Melbourne-based Milanote is a UX-focused planning platform for creatives

- February 14, 2017 2 MIN READ

Content.

It’s the business we are in here at Shoe String Media. Speaking from experience, when you are disorganised and try to juggle client demands with daily editorial like we do, being disorganised pretty much guarantees that things will turn to shit fairly fast.

That is why, when I came across Melbourne-based startup Milanote a few weeks ago, it was quite literally love at first sight – it is rare that I gush over a new platform or startup in a post let alone publicly recommend one, however I am doing both here today.

The idea behind Milanote is simple: it is a cloud-based planner for creatives. Founded by Ollie Campbell, Marc Clancy, Brett Warren, and Michael Trounce, it is a spin-off product from one of Australia’s top UX agencies, Navy Designs, a creative agency that has a major focus on bringing great design into the healthcare sector.

As it so often is with successful bootstrapped ventures, the Milanote platform was born out of the need to find a solution to a problem the founding team was experiencing in the workplace – finding a single place for teams to map out concepts, plan, and deliver world class (brand-powered) content.

In my opinion, Milanote has delivered what platforms like Evernote and Google Docs have never been able to do: allow content creators like myself and my team see what we see in our heads mapped out for others in black and white (or any colour, really).

According to the founders, the creation of the platform began by identifying what a tool for creative thinking needed to do differently.
“We’ve spent months studying creative people to find out the answer to that question,” said cofounder Ollie Campbell.
“We’ve conducted research with over 50 creative professionals: designers, writers, children’s book authors, video game designers, filmmakers, and so on and learned that there are four key things a tool for creative thinking needs to be.”

What the team at Milanote identified was that the platform they were creating needed to be visual and non-linear, and it had to let people create connections. The platform needed to be flexible and evolving and, perhaps most importantly, needed to be made for collaboration.

The advisory team that the startup has formed is an impressive one. Canva cofounder Cameron Adams; Philip Feirlinger, cofounder and former Head of Design at Xero; Darryl Gray, the founder of Atomic.io; and Romilly Blackburn, the cofounder of Whispir.

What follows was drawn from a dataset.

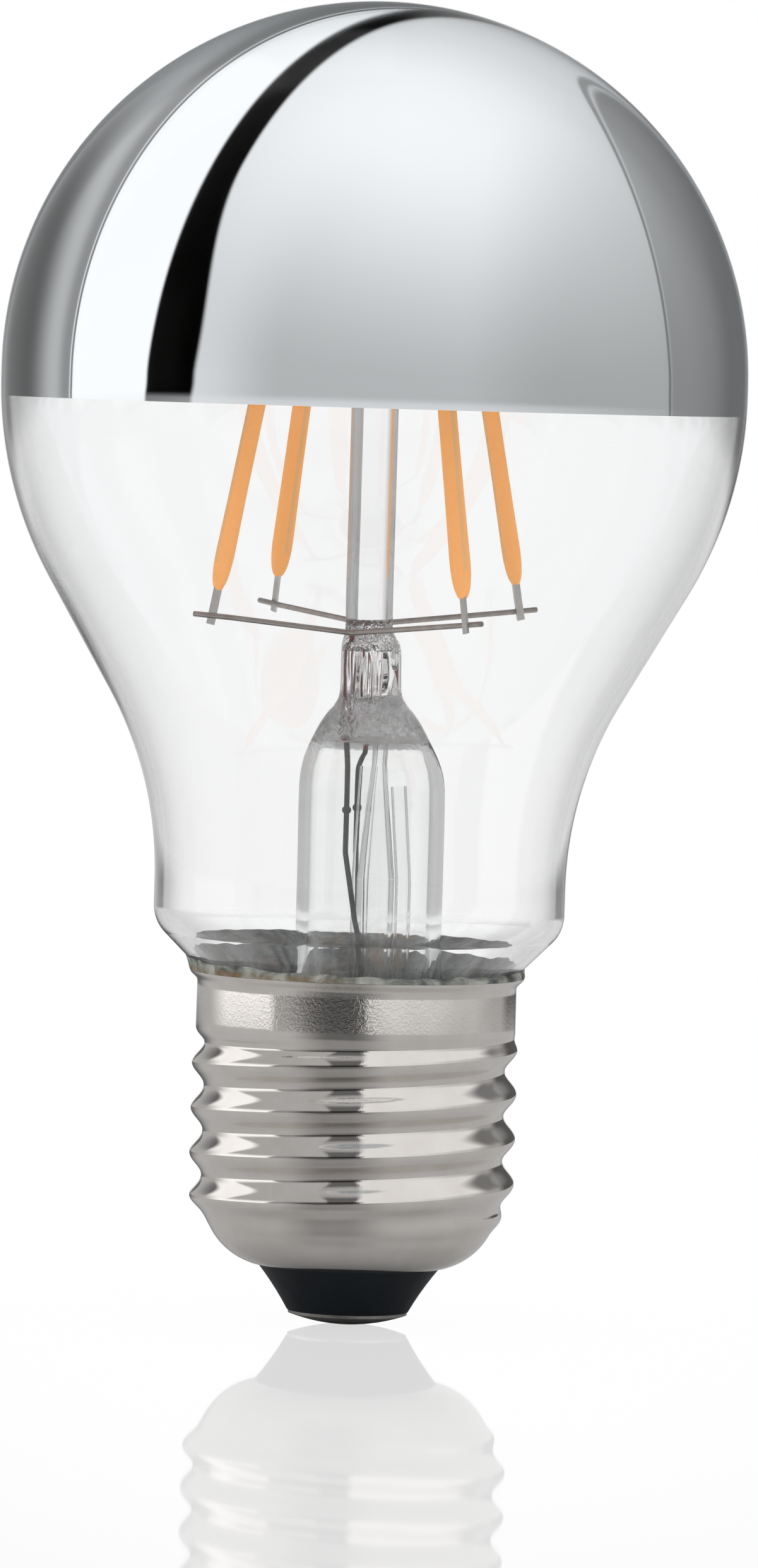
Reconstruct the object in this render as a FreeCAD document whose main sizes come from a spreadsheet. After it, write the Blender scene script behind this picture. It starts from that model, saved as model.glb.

The startup describes itself as a place to store ideas, inspiration, and research – but once the ideation stage of a project is out of the road it is so much more than that. It allows you to start mapping out how all those fragmented bits of information connect with each other to eventually create a visualisation of the elements involved in creating the user’s next creative project.

If Canva was going to acquire a design-focused platform in 2017, it should be this one. As a user of both I find myself flicking back and forth between the two on an hourly basis when planning. At the very least, the two platforms should implement some type of integration that allows Milanote to pull through Canva made designs.

Image: the Milanote team. Source: Supplied.